Mustafa Quraishi is a noted Indian photojournalist and his images have been published widely around the world. After being assigned to Hyderabad, he started documenting the Indian Maoist insurgency by travelling frequently into the hinterland. In doing so he delved into the other side of India: not the gleaming glass blocks of multinationals and the call centres of 'Cyberabad', but the tribal areas where state neglect has fed a violent uprising.
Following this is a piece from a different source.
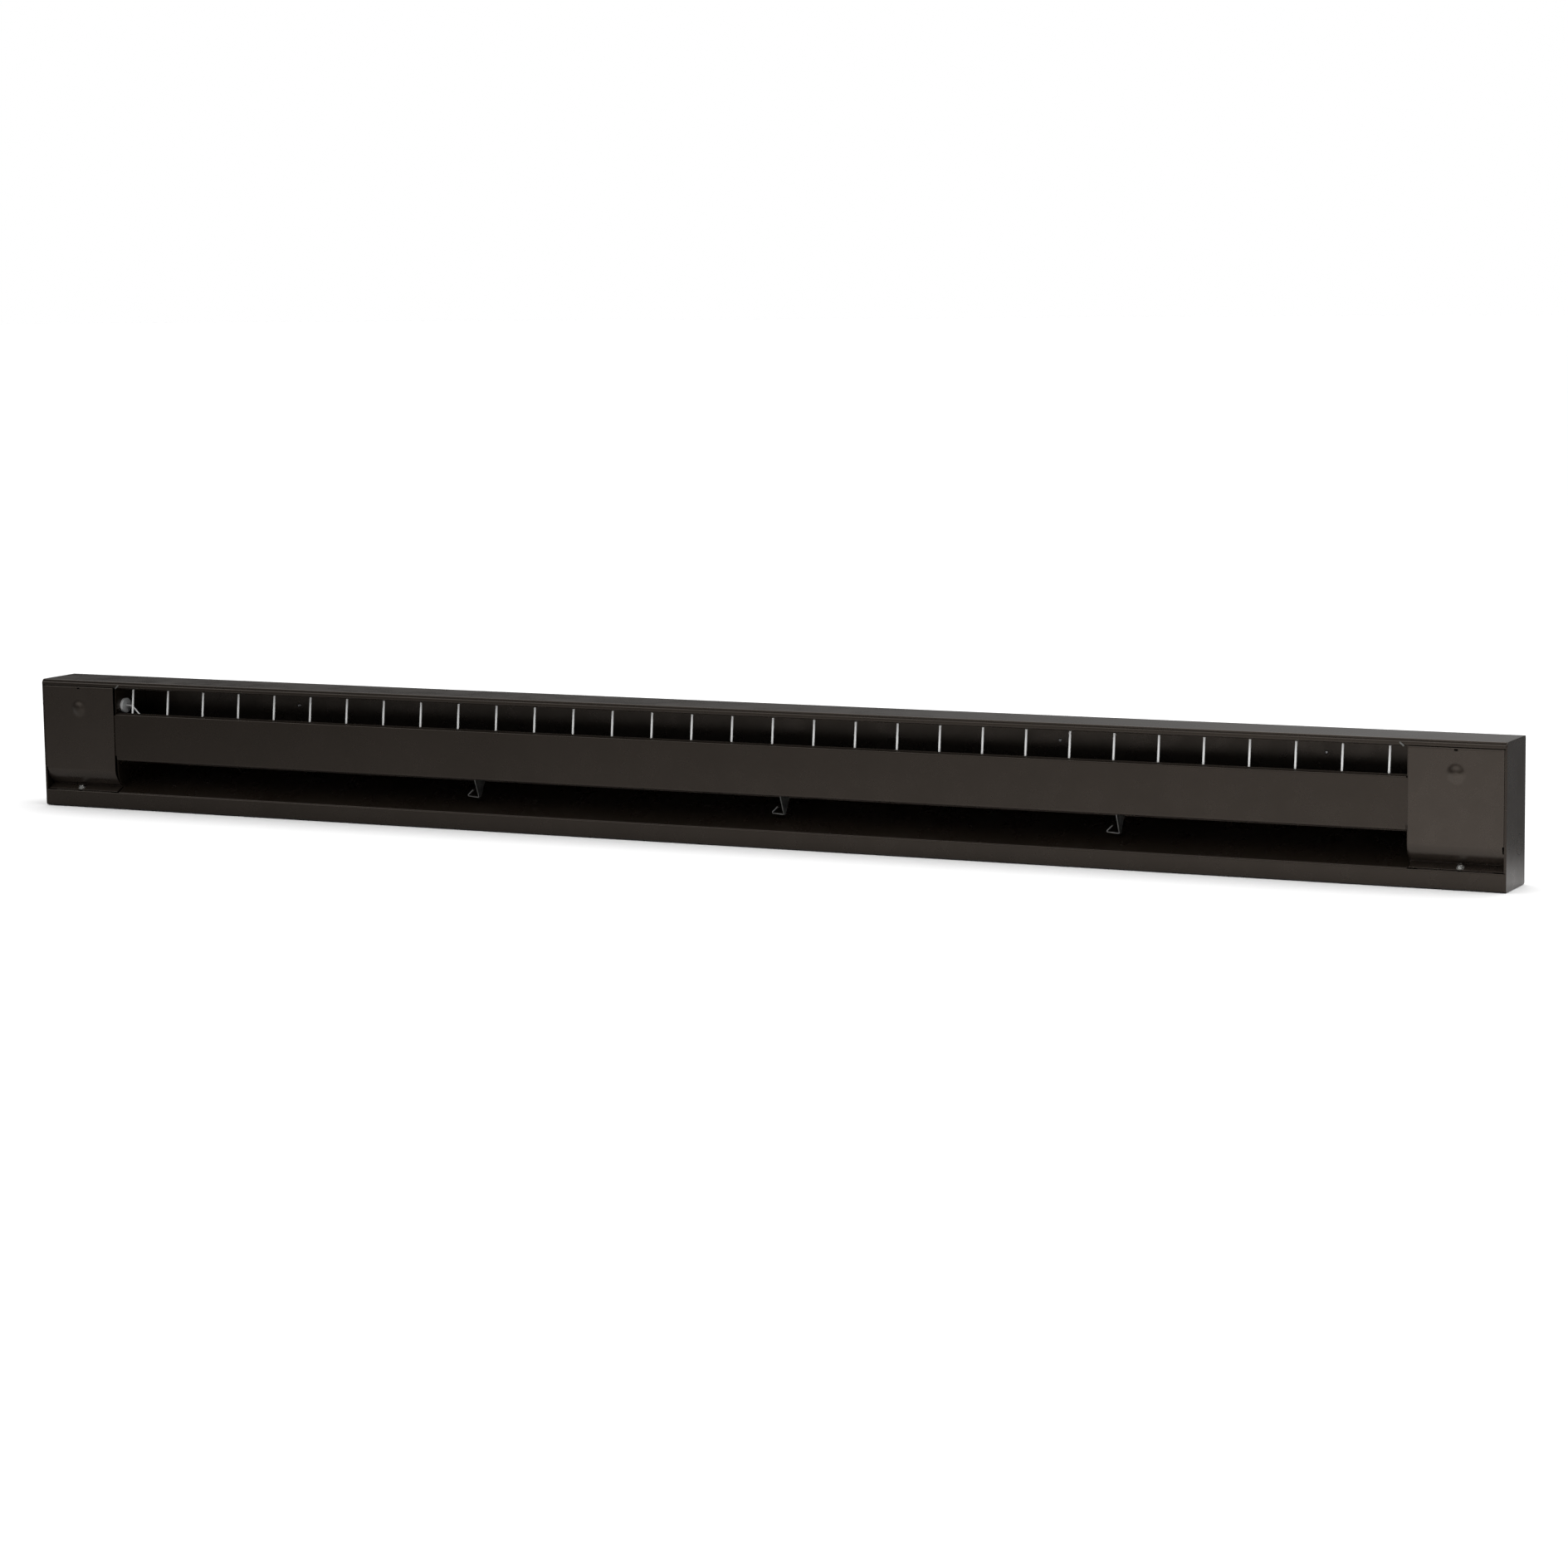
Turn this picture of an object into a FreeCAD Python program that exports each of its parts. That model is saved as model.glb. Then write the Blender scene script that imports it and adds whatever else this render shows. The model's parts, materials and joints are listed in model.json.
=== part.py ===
"""Electric convection baseboard heater, 72 in long, in millimetres.

Frame: +X runs along the casing to the right end, -Y is the room side, +Y the wall side, +Z up.
The origin is the middle of the footprint, on the floor plane.
Sections are drawn in (d, z): d is the depth behind the front plane and z the height.
Stations along the casing are given as s, measured from the left end.
"""
import FreeCAD, Part
import math
import os

Vector = FreeCAD.Vector

# Overall size
LENGTH = 1828.8
DEPTH = 66.4
HEIGHT = 154.4
SHEET = 1.0                 # casing sheet
HALF = SHEET / 2
TOUCH_GAP = 0.3             # clearance between parts that move past each other

# End caps and junction boxes
CAP_PLATE = 1.2
CAP_FLANGE = 12.0
CAP_FRONT_WIDTH = 2.6
COVER_WIDTH = 101.4
COVER_INSET = CAP_FRONT_WIDTH + TOUCH_GAP
PARTITION_S = 105.6         # middle of the partition plate, from the nearer end
KNOCKOUT_R = 11.1
KNOCKOUT_CENTRE = (46.5, 44.0)

# Front levels
LIP_TOP = 19.4
PANEL_BOTTOM = 58.6
PANEL_TOP = 115.0
HOOD_LIP_BOTTOM = 147.1
PANEL_SETBACK = 1.3         # front panel face behind the front plane
SLOPE = math.radians(25.0)  # wireway cover and the cover's bottom flange

# Junction cover
COVER_AXIS = (0.5, 146.2)   # hinge line, in (d, z)
COVER_BEND = 45.5           # height where the flat face starts to curve back
COVER_CREASE = math.radians(15.0)       # first bend of the cover's foot
COVER_CURVE_R = 32.0
COVER_FOLD_R = 0.7           # any larger and the fold runs back into the curve
COVER_CURVE_TURN = math.radians(42.0)   # further turn of its curved foot
COVER_FOLD = (15.1, 26.0)               # where the foot folds into the screw flange
COVER_FLANGE_END = 2.9
DIMPLE_R = 9.0
DIMPLE_RISE = 2.4
DIMPLE_Z = 120.0
FRONT_TO_ORIGIN = (DEPTH - DIMPLE_RISE) / 2   # the dimples stand in front of the front plane
SCREW_OFFSET = 3.8          # screw lies this far outboard of the cover's middle
SCREW_D = 6.5
SCREW_R = 2.1
SCREW_REACH = 2.1           # thread length below the cover's flange
SCREW_HEAD_R = 4.1
SCREW_HEX_FLATS = 6.35
WASHER_R = 4.3
WASHER_T = 0.8

# Outlet guard
BAR_COUNT = 32
BAR_PITCH = 50.8
BAR_FIRST = 127.0
BAR_R = 1.2
BAR_LOW = (7.6, 109.6)
BAR_HIGH = (12.4, 151.2)

# Heating element
ELEMENT = (34.0, 84.0)      # centre line of the sheath, in (d, z)
SHEATH_R = 4.75
SHEATH_BORE_R = 4.0
SHEATH_END = 78.0           # sheath end, from the nearer end of the casing
FIN_SIZE = (50.0, 48.0)
FIN_T = 0.5
FIN_PITCH = 9.6
FIN_START = 124.0
SUPPORT_STATIONS = (602.0, 997.0, 1398.0)
SUPPORT_T = 1.0
SUPPORT_TOP = 108.4
HOOK_CORNER_Z = 35.2

# Limit control
CAPILLARY_R = 1.7
CAPILLARY_PORT = (21.5, 124.0)
CAPILLARY_RUN_Z = 110.6
REAR_HEAD_R = 2.2             # chamfered rivet heads on the back wall
REAR_HEAD_RISE = 0.9
REAR_HEAD_TOP_R = 1.1
PAN_FRONT_BEND = 3.1         # depths at which the lower sheet leaves its two bends
PAN_REAR_BEND = 63.6
CLIP_BOTTOM = ELEMENT[1] + FIN_SIZE[1] / 2 + 0.05   # clips rest just above the fins

# Wiring
WIRE_R = 1.7
WIRE_PAIR = (24.0, 31.0)    # depths of the two through wires
WIRE_LEVEL = 9.5
WIRE_S = 50.0               # station where the wires rise in the junction boxes
WIRE_ENDS = (34.0, 40.0)    # heights of the wire ends

# Wall fixing
WALL_HOLE_R = 2.4
WALL_RIVET_STATIONS = (329.0, 1312.0, 1615.0)
WALL_HOLE_Z = 127.5


def at(s, d, z):
    """Point at station s, depth d and height z in the part's frame."""
    return Vector(s - LENGTH / 2, d - FRONT_TO_ORIGIN, z)


def box(s0, s1, d0, d1, z0, z1):
    """Upright box between two stations, two depths and two heights."""
    return Part.makeBox(s1 - s0, d1 - d0, z1 - z0, at(s0, d0, z0))


def rod(start, end, radius):
    """Round bar between two points of the part's frame."""
    along = end - start
    return Part.makeCylinder(radius, along.Length, start, along)


def mirror(shape):
    """The same piece at the other end of the casing."""
    return shape.mirror(Vector(0, 0, 0), Vector(1, 0, 0))


def side_edges(points, radii, offset):
    """Edges of one side of a bent sheet whose middle line runs through the points."""
    ends = [points[0]]
    arcs = []
    for i in range(1, len(points) - 1):
        before = (points[i] - points[i - 1]).normalize()
        after = (points[i + 1] - points[i]).normalize()
        turn = math.atan2(before.x * after.y - before.y * after.x, before.dot(after))
        side = 1.0 if turn > 0 else -1.0
        reach = radii[i - 1] * math.tan(abs(turn) / 2)
        start = points[i] - before * reach
        end = points[i] + after * reach
        normal = Vector(-before.y, before.x, 0) * side
        centre = start + normal * radii[i - 1]
        bisector = (points[i] - centre).normalize()
        arcs.append((start, end, centre, bisector, radii[i - 1] - side * offset, before, after))
    edges = []
    here = None
    for start, end, centre, bisector, radius, before, after in arcs:
        left_before = Vector(-before.y, before.x, 0) * offset
        left_after = Vector(-after.y, after.x, 0) * offset
        if here is None:
            here = ends[0] + left_before
        edges.append(Part.LineSegment(here, start + left_before).toShape())
        arc = Part.Arc(start + left_before, centre + bisector * radius, end + left_after)
        edges.append(arc.toShape())
        here = end + left_after
    last = (points[-1] - points[-2]).normalize()
    left_last = Vector(-last.y, last.x, 0) * offset
    if here is None:
        here = points[0] + left_last
    edges.append(Part.LineSegment(here, points[-1] + left_last).toShape())
    return edges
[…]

Quraishi's photographs will go on display for a month on 17 March, alongside an exhibition of images from Nepal's own Maoist war at the Shanti Sangralaya in Patan Dhoka. The pictures depict the reality of everyday life for Naxalite guerrillas: women fighters lay down their guns to cook, read, hold babies; guerrillas stand on patrol as villagers look on; a police officer in the city exhibits criminals posing as Maoists wearing black hoods to the media. For Nepalis, these pictures are particularly striking because they could have been taken during our own 1996-2006 insurgency. Andhra Pradesh could very well be Dang.
India's Maoist conflict has been described by Prime Minister Manmohan Singh as the country's "biggest internal security threat". Spread over 200 districts in 20 of India's 28 states, covering 40 per cent of the country's area, the Maoists now control 92,000 sq km of territory, mostly forests. About 10,000 people have been killed in the last 30 years of low-intensity conflict.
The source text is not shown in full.